Good Morning Friends,
I'd like to say a word about the Snuggly, you know, the blanket with sleeves - which I understand now comes in leopard and zebra. Friends, as you know, there are some youngsters of a certain age who develop a prolonged attachment to their favorite blanket, or their "blanky," as they adorably refer to it. Most of them are gently encouraged, over time, to give up their blanky, and in most cases this weening happens successfully.
But perhaps the blanket serves as a symbol of stability or readily available comfort. I myself did not have a favorite blanket but I had a Teddy Bear. But seriously folks, what are we to make of the repackaging of a childhood comfort crutch and marketing it to adults? And there is something ironic in this too.
For years activists have been saying that advertisers are not playing fair by marketing grossly unhealthy, sugar permeated (really corn syrup - let's give a nod to the subsidized, global, American based agribusiness industry) cereals to adults through their children, who wil sometimes make a scene in the middle of the supermarket if their parents don't buy the latest jelly donut flavored cereal with a picture of a cartoon superhero on the box.

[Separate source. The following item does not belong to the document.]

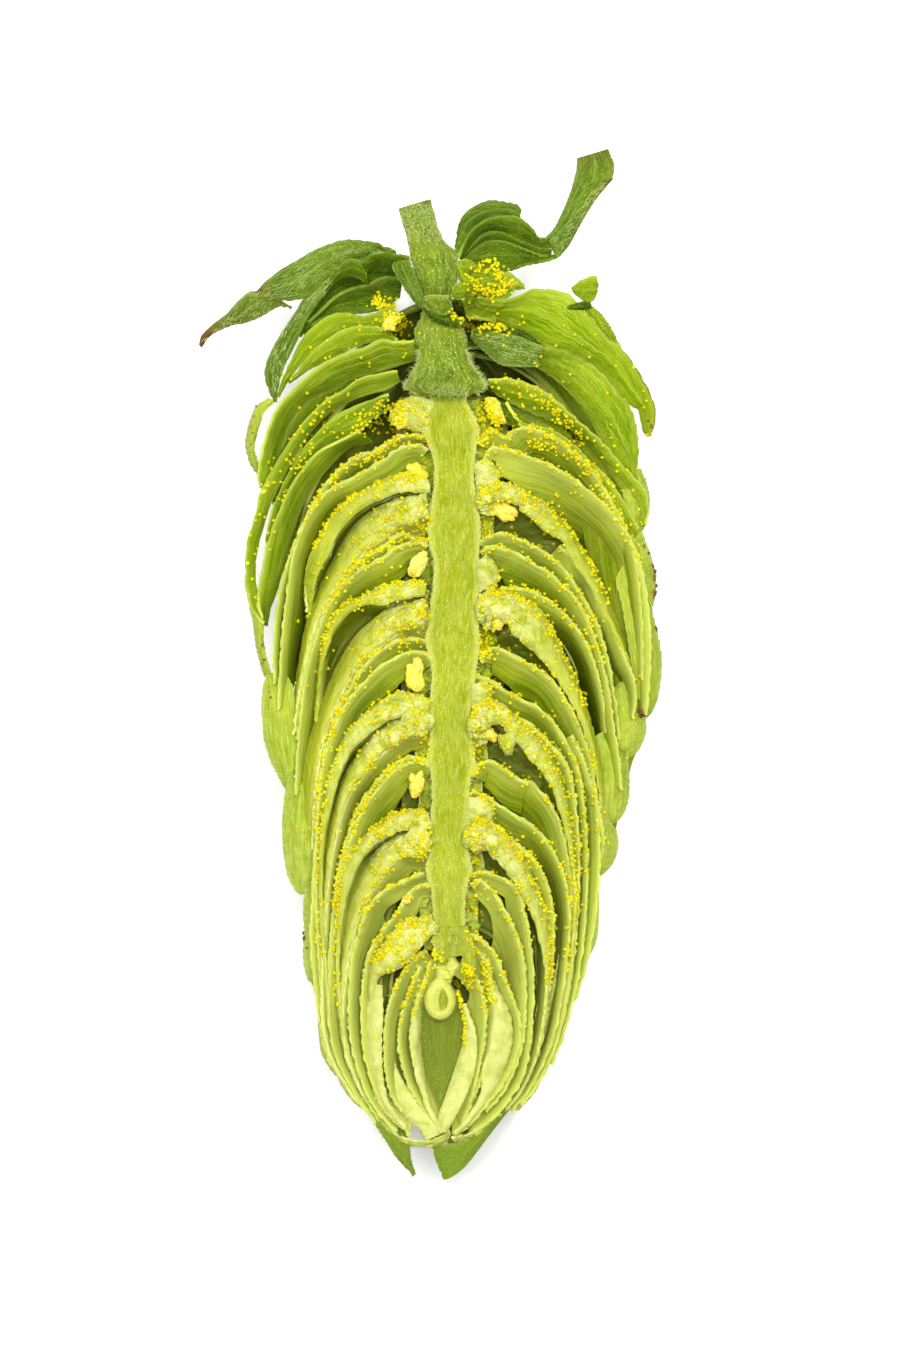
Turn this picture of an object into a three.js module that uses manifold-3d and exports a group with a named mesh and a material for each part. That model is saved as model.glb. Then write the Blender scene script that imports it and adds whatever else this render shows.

Now, can it be said that the Snuggly is something marketed to adults through their own inner child? I may be making too much of this, but I fail to see the reason why people need to wear their blankets. In the commercial I believe I even saw someone wearing it at a football game. So, doesn't the Snuggly unintentinally, at least, of encourage a regression on the part of adults, to childhood, to a certain extent.
Is the next step to make the Snuggly for children? Instead of weening them off their blankets, why not just make jackets out of them? I may be wrong, but can we say that the Snuggly is indicative of and emblematic of the desperation of American capitalism, that things such as the Snuggly are what we are producing?
The new market is the inner children of adults. It seems that we don't make much in America anymore, like, say, cars because the revenues earned by manufacturing cannot compare, apparently, to the paper shuffling of speculative finance.
I have an idea. You know, some youngsters are especially fond of stuffed animals. I, myself, had a Teddy Bear two decades ago. Why not make wearable stuffed animals, so that your Teddy can always be with you?! The head would fold in and back to form the hood... And their should be a way to adjust the size so that it serves as either a coat of bear, a small bear or large bear...
Let me close with this. Having said all of this, having made the following commentary, I feel the temptation to run out and buy a Snuggly for myself. Frankly, those things look like fun. I'm so pathetic.